Par Meryl Merran - 28 février 2020

2010 a été proclamée « Année européenne de lutte contre la pauvreté et l'exclusion sociale ». Cette décision découle d’un constat partagé par les décideurs européens selon lequel « la pauvreté et l’exclusion portent atteinte non seulement au bien-être des individus, à leur faculté de participer à la vie de la société, mais aussi nuisent au développement économique ». Une décennie plus tard, il est désormais temps de nuancer, voire de contredire l’évidence de l’association des notions de pauvreté et d’exclusion. 

Si l'Union Européenne qualifie de pauvre une « personne dont les ressources matérielles, culturelles et sociales sont si faibles qu’elles sont exclues des modes de vie minimaux acceptables dans l’Etat membres où elles vivent », on qualifie d’exclue, selon le CNRTL, une personne « qui a été rejetée d'un groupe, qui n'a pas été admise dans un groupe ou qui n'est pas, ou n'est plus prise en considération ». Le concept d’exclusion sociale dépasse donc celui de pauvreté. On peut être exclu socialement sans être pauvre. Reste alors à savoir si l’on peut être pauvre sans être exclu ? 

FAIBLESSE DES BIENS, FAIBLESSE DES LIENS

On associe, voire on confond généralement les notions de pauvreté et d’exclusion. L’économiste François Perroux utilise par exemple l’expression « les masses de l’exclusion » afin de désigner l’ensemble des « pauvres » qui dans les pays riches ne disposent pas du minimum vital. Robert Castel parle quant à lui d’une « corrélation forte entre la place occupée dans la division sociale du travail et la participation aux réseaux de sociabilité ». Dans les discours politiques, la dynamique de sortie de la précarité économique va de pair avec la dynamique d’inclusion sociale.

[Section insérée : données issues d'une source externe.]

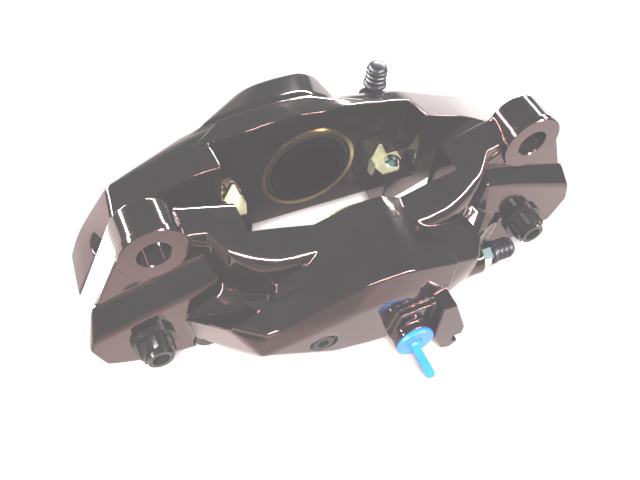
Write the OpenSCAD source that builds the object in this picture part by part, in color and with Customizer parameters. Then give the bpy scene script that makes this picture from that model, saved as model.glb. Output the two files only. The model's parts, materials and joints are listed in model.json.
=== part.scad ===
// Fixed, opposed two-piston brake caliper with two mounting ears.
// X runs along the caliper, Y from the inboard half to the outboard half,
// Z towards the hub. The origin is midway between the two ear holes, on the
// plane of their machined faces.

/* [Mounting ears] */
// Distance between the two mounting holes
mount_spacing = 182; // [176:1:188]
// Diameter of a mounting hole
mount_hole_d = 14.2; // [12.2:0.2:15]
// Diameter of the machined collar round a mounting hole
ear_collar_d = 30; // [28:1:31]

/* [Disc slot] */
// Inboard wall of the disc slot
slot_y = 18.5; // [18:0.5:19]
// Width of the disc slot
slot_w = 13; // [12:0.5:15]
// Radius of the slot floor about the disc axis
disc_clear_r = 127; // [125:1:128]

/* [Pistons] */
// Piston diameter
piston_d = 40; // [38:1:41]
// Piston length
piston_len = 27; // [26:1:28]
// Running clearance on the piston radius
piston_clear = 0.05; // [0.03:0.01:0.08]

/* [Pad pocket] */
// Depth of a pad pocket behind the slot wall
pocket_depth = 17.5; // [17:0.5:18]
// Half width of the pocket above the pad ledges
pocket_half = 51; // [50:0.5:52]
// Half width of the crown window below the pad ledges
window_half = 36; // [35:0.5:37]

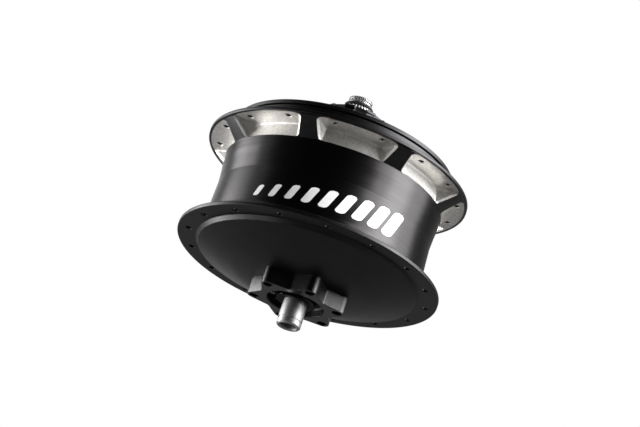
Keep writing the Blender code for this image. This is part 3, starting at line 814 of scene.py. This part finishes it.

“ Les gains salariaux et l’accès à la consommation ont contribué à stabiliser la classe ouvrière des années 1930 en instaurant une distance par rapport à l’immédiateté du besoin. La classe ouvrière a été rapatriée de la position de quasi-exclusion qu’elle occupait  ”

Robert Castel


Pour autant, faut-il en conclure que la précarité vient annihiler tout lien social ?

« COMPTER POUR » LES AUTRES
Même si aujourd’hui la fonction d’intégration sociale du travail s’étiole, un travailleur, aussi pauvre soit-il, participe au processus de production de richesses (même s’il n’en perçoit pas les fruits). Or, dans une société qui valorise plus qu’elle ne l’a jamais fait la contribution à l’activité productive, le travailleur pauvre incarne certes l’un des visages de la pauvreté, mais ne fait pour autant figure d’exclu.

Le fait d’apporter sa pierre à l’édifice productiviste induit de la reconnaissance de la part des autres salariés, des clients, et à fortiori de la société. Si, pour des pierres de taille et de qualité particulièrement élevée, la reconnaissance se traduit par de l’admiration ; même lorsque les pierres sont considérées médiocres, elles évitent à leur modeste contributeur indifférence, absence de considération et rejet.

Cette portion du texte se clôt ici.